From the very first track of LCD Soundsystem’s self-titled debut album, the band made their musical intentions clear. With “Daft Punk is Playing in My House,” members James Murphy, Nancy Whang, and company establish their first and most obvious connection to the French house legends. But more importantly, in this homage to one of their biggest influences, LCD Soundsystem announced their musical ethos to the world — they were going to make dance music, and we were going to love it. The song itself may not have sounded much like anything Daft Punk themselves would release, but from that point forward, both LCD Soundsystem and Daft Punk would occupy a very similar and important place in dance music fans’ hearts.

 
Photo courtesy of NPR

Photo courtesy of NPR

 

The two bands’ takes on dance music at first listen are very distinct, but do share the same root to their sounds in rock music. Well before Guy-Manuel de Homem-Christo and Thomas Bangalter donned their iconic robot personas, and even before the duo uncovered synthesizers and took up the Daft Punk name, they got their start in a short-lived indie rock band named Darlin’. When Homem-Christo and Bangalter did eventually release their debut album as Daft Punk, Homework, they played it largely to crowds of rock music fans, using the rock influence in their music to introduce electronic music. LCD Soundsystem’s Murphy himself sings on their track “Losing My Edge” that he “was the first guy playing Daft Punk to the rock kids,” harkening back to his days as a DJ — further demonstrating the French duo’s crossover appeal.

These rock beginnings do not hide throughout Daft Punk’s discography — tracks like “Oh Yeah” from their debut album Homework, “Aerodynamic” and “Voyager” from sophomore effort Discovery, “Robot Rock” and “Technologic” from Human After All, and almost every track from their last album Random Access Memories features guitar samples and synths, thick bass guitar lines, and even straight up hard rock riffs to compliment their arrangements. Homem-Christo and Bangalter mastered the fusion of either live or sampled rock instrumentation with synthesized soundscapes to help trailblaze one of the most important movements in club music history: the French house genre.

 
Photo courtesy of Sonar Barcelona

Photo courtesy of Sonar Barcelona

 

LCD Soundsystem’s connections to rock are far more straightforward, as many would classify their style as electronic-rock. Their injection of keyboard synths, as well as their driving, energetic, and repetitive melodies and bass lines certainly shift their music into dance territory. Their apparent obsession with cowbells also adds to the aura of playfulness and fun that dance music prides itself on. Murphy’s spirited, moody, and not always pitch-perfect vocals round out the band’s compositions with an element of rawness and are the perfect compliment to rowdy live crowds. Some tracks from LCD Soundsystem’s debut like “Disco Infiltrator,” both mixes of “Yeah,” and “Yr City’s a Sucker” are just a few cut up samples away from being straight up house tracks. Songs from their follow up efforts Sound of Silver and This is Happening such as “Watch the Tapes,” ‘North American Scum,” and “Drunk Girls” fully capture the rock-dance fusion without overt electronic or synthetic assistance. LCD Soundsystem walk the fine line between sonic versatility and stylistic recognizability perfectly, and have climbed to their own legendary status within the dance and club scenes.

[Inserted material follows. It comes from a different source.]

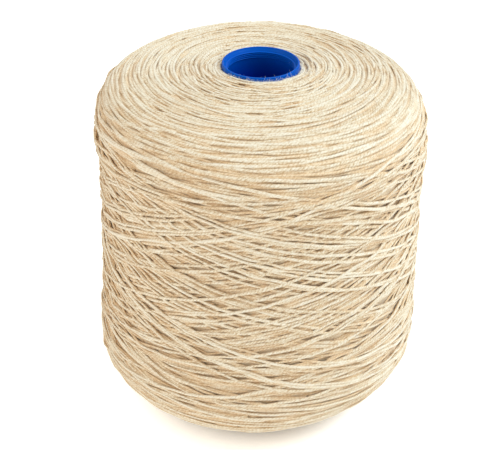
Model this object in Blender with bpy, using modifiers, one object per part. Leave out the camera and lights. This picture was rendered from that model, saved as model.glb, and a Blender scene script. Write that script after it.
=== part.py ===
"""A cone of shetland wool yarn: one cross-wound package on a tapered plastic tube.

The tube stands on its wide foot, with its axis along +Z and the floor at z = 0.
The yarn is one solid. Its surface carries the crossing bands of the winding,
and the whole package leans a little, as a soft winding does.
"""

import math

import bmesh
import bpy
import numpy as np

# Sizes are in metres and angles in degrees, unless a comment says otherwise.

# Cone tube
TUBE_LENGTH = 0.170
TUBE_TAPER = 4.333  # half angle of the cone, four degrees and twenty minutes
NOSE_RADIUS = 0.0169  # outside, at the lip
TUBE_WALL = 0.0014
COLLAR_RADIUS = 0.0152  # inside, in the thick mouth
COLLAR_DEPTH = 0.0050
GRIP_RIDGES = 4  # fine rings inside the collar
GRIP_FIRST_DEPTH = 0.0020
GRIP_PITCH = 0.00075
GRIP_HEIGHT = 0.00015
FOOT_WALL = 0.0024
FOOT_HEIGHT = 0.0040
FOOT_EDGE = 0.0005  # rounding at the foot's two corners
ARC_POINTS = 4
TUBE_STEPS = 48

# Yarn package
BORE_GAP = 0.0003
TOP_EDGE_HEIGHT = 0.1662  # where the yarn meets the tube at the top
BORE_FOOT_HEIGHT = 0.0065  # where it meets the tube at the bottom
STATIONS = (
    # radius, height of the outside, from the crest down to the underside
    (0.0262, 0.1671),
    (0.0420, 0.1670),
    (0.0540, 0.1657),
    (0.0630, 0.1623),
    (0.0690, 0.1566),
    (0.0720, 0.1495),
    (0.0729, 0.1380),
    (0.0728, 0.1180),
    (0.0733, 0.0890),
    (0.0744, 0.0600),
    (0.0755, 0.0420),
    (0.0755, 0.0315),
    (0.0729, 0.0245),
    (0.0656, 0.0158),
    (0.0568, 0.0086),
    (0.0505, 0.0056),
    (0.0440, 0.0050),
)
PACKAGE_STEPS = 72
POINTS_PER_SPAN = 30

# Spacing of the package's rings of points along its outline
SIDE_SPACING = 0.0024
END_SPACING = 0.0052
SIDE_LOW = 0.024
SIDE_HIGH = 0.146

# Lean of the package along X: a slope and a bow about its middle height
LEAN_MIDDLE = 0.080
LEAN_SLOPE = 0.0018
LEAN_BOW = 0.0036
LEAN_BOW_REST = 0.40
LEAN_ROOT = 0.022  # the lean dies away within this distance of the tube

# Crossing bands of the winding
BAND_STARTS = 9  # bands that climb each way round the package
BAND_HEIGHT = 0.0013
BAND_SHARPNESS = 2
UNDER_SHARE = 0.90  # height of the bands that fall, beside those that climb
FINEST_PITCH = 0.0060  # bands closer than this are too fine to raise
OPEN_PITCH = 0.0105  # bands this far apart stand at their full height
WINDING_ANGLES = (
    # height, angle of the bands above level
    (0.010, 2.0),
    (0.040, 4.0),
    (0.060, 9.0),
    (0.078, 16.0),
    (0.125, 16.0),
    (0.140, 8.0),
    (0.150, 3.0),
)
WINDING_RADIUS = 0.0745
UNEVENNESS = 0.00035
SWELLS = (
    # waves round the package, waves up it, phase in turns, share
    (2, 1.3, 0.10, 0.40),
    (3, -2.1, 0.55, 0.35),
    (5, 3.4, 0.80, 0.25),
)

WOOL_COLOUR = (0.66, 0.54, 0.37, 1.0)
WOOL_ROUGHNESS = 0.95
TUBE_COLOUR = (0.006, 0.055, 0.50, 1.0)
TUBE_ROUGHNESS = 0.32


def clear_scene():
    """Removes every object that the file holds."""
    for item in list(bpy.data.objects):
        bpy.data.objects.remove(item, do_unlink=True)


def make_material(name, colour, roughness):
    """A Principled material with one colour and one roughness."""
    material = bpy.data.materials.new(name)
    material.use_nodes = True
    shader = material.node_tree.nodes["Principled BSDF"]
    shader.inputs["Base Color"].default_value = colour
    shader.inputs["Roughness"].default_value = roughness
    shader.inputs["Metallic"].default_value = 0.0
    return material


def smooth_step(value, low, high):
    """0 below low, 1 above high, and an even rise between them."""
    share = np.clip((value - low) / (high - low), 0.0, 1.0)
    return share * share * (3.0 - 2.0 * share)


def arc(centre, radius, start, end):
    """Points of an arc in the (radius, height) plane, both ends included."""
    angles = np.radians(np.linspace(start, end, ARC_POINTS))
    return [(centre[0] + radius * math.cos(a), centre[1] + radius * math.sin(a)) for a in angles]


def mix(first, second, share):
    """The point that lies a share of the way from the first to the second."""
    return first * (1.0 - share) + second * share


def curve_through(stations):
    """A smooth curve through the stations.

    It is a centripetal Catmull-Rom spline, worked out span by span from the two
    stations at each span's ends and their outer neighbours.
    """
    points = np.array(stations)
    points = np.vstack([2 * points[0] - points[1], points, 2 * points[-1] - points[-2]])
    knots = np.concatenate([[0.0], np.cumsum(np.sqrt(np.hypot(*np.diff(points, axis=0).T)))])
    curve = []
    for i in range(1, len(points) - 2):
        p0, p1, p2, p3 = points[i - 1 : i + 3]
        t0, t1, t2, t3 = knots[i - 1 : i + 3]
        t = np.linspace(t1, t2, POINTS_PER_SPAN, endpoint=False)[:, None]
        before = mix(p0, p1, (t - t0) / (t1 - t0))
        within = mix(p1, p2, (t - t1) / (t2 - t1))
        after = mix(p2, p3, (t - t2) / (t3 - t2))
        left = mix(before, within, (t - t0) / (t2 - t0))
        right = mix(within, after, (t - t1) / (t3 - t1))
        curve.append(mix(left, right, (t - t1) / (t2 - t1)))
    curve.append(points[-2:-1])
    return np.vstack(curve)


def tube_outer_radius(height):
    """Outside radius of the tapered tube at a height."""
    return NOSE_RADIUS + (TUBE_LENGTH - height) * math.tan(math.radians(TUBE_TAPER))


def grip_points():
    """The collar's fine rings, from the lowest to the highest, as small beads."""
    points = []
    for ring in reversed(range(GRIP_RIDGES)):
        height = TUBE_LENGTH - GRIP_FIRST_DEPTH - ring * GRIP_PITCH
        points.append((COLLAR_RADIUS, height - GRIP_PITCH / 3))
        points.append((COLLAR_RADIUS - GRIP_HEIGHT, height))
        points.append((COLLAR_RADIUS, height + GRIP_PITCH / 3))
    return points


def tube_outline():
    """Lip, outer wall, foot, inner wall, ledge and ridged collar, as one closed outline."""
    lip = (NOSE_RADIUS - COLLAR_RADIUS) / 2
    lip_centre = (COLLAR_RADIUS + lip, TUBE_LENGTH - lip)
    foot_outer = tube_outer_radius(0.0)
    foot_inner = foot_outer - FOOT_WALL
    step_height = FOOT_HEIGHT + FOOT_WALL
    ledge_height = TUBE_LENGTH - COLLAR_DEPTH
    points = arc(lip_centre, lip, 90, 0)
    points += arc((foot_outer - FOOT_EDGE, FOOT_EDGE), FOOT_EDGE, 0, -90)
    points += arc((foot_inner + FOOT_EDGE, FOOT_EDGE), FOOT_EDGE, -90, -180)
    points.append((foot_inner, FOOT_HEIGHT))
    points.append((tube_outer_radius(step_height) - TUBE_WALL, step_height))
    points.append((tube_outer_radius(ledge_height) - TUBE_WALL, ledge_height))
    points.append((COLLAR_RADIUS, ledge_height))
    points += grip_points()
    points += arc(lip_centre, lip, 180, 90)[:-1]
    return points


def package_outline():
    """The package's outline from its top edge, over dome and side, to the foot of its bore.

    The points stand closer together on the side, where the bands are.
    """
    top_edge = (tube_outer_radius(TOP_EDGE_HEIGHT) + BORE_GAP, TOP_EDGE_HEIGHT)
    bore_foot = (tube_outer_radius(BORE_FOOT_HEIGHT) + BORE_GAP, BORE_FOOT_HEIGHT)
    curve = curve_through((top_edge, *STATIONS, bore_foot))
    on_side = (curve[1:, 1] > SIDE_LOW) & (curve[1:, 1] < SIDE_HIGH)
    spacing = np.where(on_side, SIDE_SPACING, END_SPACING)
    rings = np.cumsum(np.hypot(*np.diff(curve, axis=0).T) / spacing)
    rings = np.concatenate([[0.0], rings])
    stops = np.linspace(0.0, rings[-1], round(rings[-1]) + 1)
    return list(zip(np.interp(stops, rings, curve[:, 0]), np.interp(stops, rings, curve[:, 1])))


def turned_solid(name, outline, steps, collection):
    """Turns a closed (radius, height) outline round Z with a Screw modifier, as a mesh."""
    count = len(outline)
    profile = bpy.data.meshes.new(name + "_profile")
    points = [(radius, 0.0, height) for radius, height in outline]
    edges = [(i, (i + 1) % count) for i in range(count)]
    profile.from_pydata(points, edges, [])
    solid = bpy.data.objects.new(name, profile)
    collection.objects.link(solid)
    screw = solid.modifiers.new("Turn", "SCREW")
    screw.axis = "Z"
    screw.angle = 2 * math.pi
    screw.steps = steps
    screw.render_steps = steps
    screw.use_merge_vertices = True
    screw.merge_threshold = 0.00001
    evaluated = solid.evaluated_get(bpy.context.evaluated_depsgraph_get())
    solid.data = bpy.data.meshes.new_from_object(evaluated)
    solid.modifiers.clear()
    bpy.data.meshes.remove(profile)
    return solid


def turns_and_pitch(heights):
    """Turns that a band has made on its way up to each height, and the bands' spacing there.

    A band at an angle climbs radius times the tangent of that angle in each radian.
    """
    steps = np.linspace(0.0, TUBE_LENGTH, 800)
    table = np.array(WINDING_ANGLES)
    angles = np.radians(np.interp(steps, table[:, 0], table[:, 1]))
    turns_per_metre = 1.0 / (2 * math.pi * WINDING_RADIUS * np.tan(angles))
    total = np.concatenate([[0.0], np.cumsum(turns_per_metre[1:] * np.diff(steps))])
    pitch = 1.0 / (BAND_STARTS * np.interp(heights, steps, turns_per_metre))
    return np.interp(heights, steps, total), pitch


def band_height(around, heights):
    """Height of the crossing bands at points given in turns round the package and metres up.

    Each set of bands is a rounded wave, and where two cross the higher one shows.
    """
    turns, pitch = turns_and_pitch(heights)
    raised = smooth_step(pitch, FINEST_PITCH, OPEN_PITCH)
    climbing = np.cos(math.pi * BAND_STARTS * (around - turns)) ** 2
    falling = np.cos(math.pi * BAND_STARTS * (around + turns)) ** 2
    crossing = np.maximum(climbing**BAND_SHARPNESS, UNDER_SHARE * falling**BAND_SHARPNESS)
    return BAND_HEIGHT * raised * crossing


def swell_height(around, heights):
    """Slow unevenness of a package that was wound under a changing pull."""
    total = np.zeros_like(heights)
    for waves_round, waves_up, phase, share in SWELLS:
        turn = waves_round * around + waves_up * heights / TUBE_LENGTH + phase
        total += share * np.sin(2 * math.pi * turn)
    return UNEVENNESS * total


def lean(heights):
    """Sideways offset of the package's outside at each height."""
    rise = heights / LEAN_MIDDLE - 1.0
    return LEAN_SLOPE * rise - LEAN_BOW * (rise**2 - LEAN_BOW_REST)


def raise_winding(solid):
    """Moves the package's outer points out to the bands, the swells and the lean."""
    shape = bmesh.new()
    shape.from_mesh(solid.data)
    shape.normal_update()
    places = np.array([point.co for point in shape.verts])
    normals = np.array([point.normal for point in shape.verts])
    heights = places[:, 2]
    around = np.arctan2(places[:, 1], places[:, 0]) / (2 * math.pi)
    from_tube = np.hypot(places[:, 0], places[:, 1]) - tube_outer_radius(heights)
    free = smooth_step(from_tube, 2 * BORE_GAP, LEAN_ROOT)
    outward = (band_height(around, heights) + swell_height(around, heights)) * free
    sideways = lean(heights) * free
    places += normals * outward[:, None]
    places[:, 0] += sideways
    for point, place in zip(shape.verts, places):
        point.co = place
    shape.to_mesh(solid.data)
    shape.free()


def finish(solid, material, sharp_angle):
    """Gives a solid its material, and smooth shading that stays sharp where it turns hard."""
    solid.data.materials.append(material)
    solid.data.shade_smooth()
    solid.data.set_sharp_from_angle(angle=math.radians(sharp_angle))


def make_cone_tube(collection):
    """The tapered plastic tube with its ridged mouth and flat foot."""
    tube = turned_solid("cone_tube", tube_outline(), TUBE_STEPS, collection)
    finish(tube, make_material("blue_plastic", TUBE_COLOUR, TUBE_ROUGHNESS), 35)


def make_wound_yarn(collection):
    """The wound yarn as one solid round the tube."""
    yarn = turned_solid("wound_yarn", package_outline(), PACKAGE_STEPS, collection)
    raise_winding(yarn)
    finish(yarn, make_material("shetland_wool", WOOL_COLOUR, WOOL_ROUGHNESS), 60)


def main():
    """Builds the cone of yarn."""
    clear_scene()
    collection = bpy.data.collections.new("wool_yarn_cone")
    bpy.context.scene.collection.children.link(collection)
    make_cone_tube(collection)
    make_wound_yarn(collection)


main()
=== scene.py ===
"""Looks of a cone of shetland wool yarn: the wound yarn strand by strand, and its plastic tube.

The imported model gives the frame. The winding is laid as it is on a real winder: each
strand runs over the ones below it, and only the stretches that still show become meshes.
Lengths are in metres, angles in degrees and places round the package in turns.
"""

from __future__ import annotations

import logging
import math
from dataclasses import dataclass, field
from enum import Enum

import bpy
import numpy as np
from mathutils import Matrix, Vector

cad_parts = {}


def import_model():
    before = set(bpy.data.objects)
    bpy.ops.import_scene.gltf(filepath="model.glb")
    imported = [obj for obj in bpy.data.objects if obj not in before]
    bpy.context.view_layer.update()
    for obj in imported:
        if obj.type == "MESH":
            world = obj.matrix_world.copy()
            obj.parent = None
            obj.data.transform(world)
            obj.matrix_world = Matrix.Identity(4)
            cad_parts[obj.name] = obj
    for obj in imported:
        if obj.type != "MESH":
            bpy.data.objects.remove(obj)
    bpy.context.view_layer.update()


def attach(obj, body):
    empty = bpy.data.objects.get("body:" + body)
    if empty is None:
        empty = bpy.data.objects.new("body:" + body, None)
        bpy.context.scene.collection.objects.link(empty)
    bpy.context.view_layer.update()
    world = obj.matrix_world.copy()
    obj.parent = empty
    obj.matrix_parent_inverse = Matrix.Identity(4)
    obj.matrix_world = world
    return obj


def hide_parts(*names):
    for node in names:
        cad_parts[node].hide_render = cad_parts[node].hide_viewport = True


Array = np.ndarray
Colour = tuple[float, float, float, float]
Socket = bpy.types.NodeSocket
Value = bpy.types.NodeSocket | float

LOG = logging.getLogger("yarn_cone")
BODY = "root"
TUBE_NODE = "cone_tube"
YARN_NODE = "wound_yarn"
TURN = 2 * math.pi


class Slot(Enum):
    """Material slots of the record."""

    WOOL = "shetland_wool"
    PLASTIC = "blue_plastic"


class Zone(Enum):
    """Parts of the winding, each of which becomes pieces of its own."""

    TOP = "winding_top"
    CLIMBING = "winding_climbing"
    FALLING = "winding_falling"
    BOTTOM = "winding_bottom"
    BED = "winding_bed"


def smooth_step(value: Array, low: float, high: float) -> Array:
    """Smooth rise from 0 at low to 1 at high: the cubic 3x^2 - 2x^3 of the clipped share."""
    share = np.clip((value - low) / (high - low), 0.0, 1.0)
    return share * share * (3.0 - 2.0 * share)


def unit(vectors: Array) -> Array:
    """Vectors divided by their own lengths."""
    return vectors / np.maximum(np.linalg.norm(vectors, axis=-1, keepdims=True), 1e-12)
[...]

Yet even with these elemental similarities in their music, Daft Punk and LCD Soundsystem still sound so different, and are skilled at very different things. However, this is exactly why their music gels so well together. The two bands have often tackled the same topics and moods, whether it be love (Like Daft Punk’s “Digital Love” and LCD Soundsystem’s “I Can Change”), sentimental nostalgia (“Fragments of Time” and “Someone Great”) or funky dance bangers (“Get Lucky” and “Tribulations”). The end results emerge from the other side in the perfectly balanced area of being very aesthetically contrasting, but sharing enough elements in common that a listener could seamlessly transition between them without vibe whiplash. It also doesn’t matter if you’re queuing them up for a solo headphone jam session or for a professional DJ set, rolling and scratching them into a custom mix — the Daft Punk and LCD Soundsystem combo will never fail to get you onto your feet.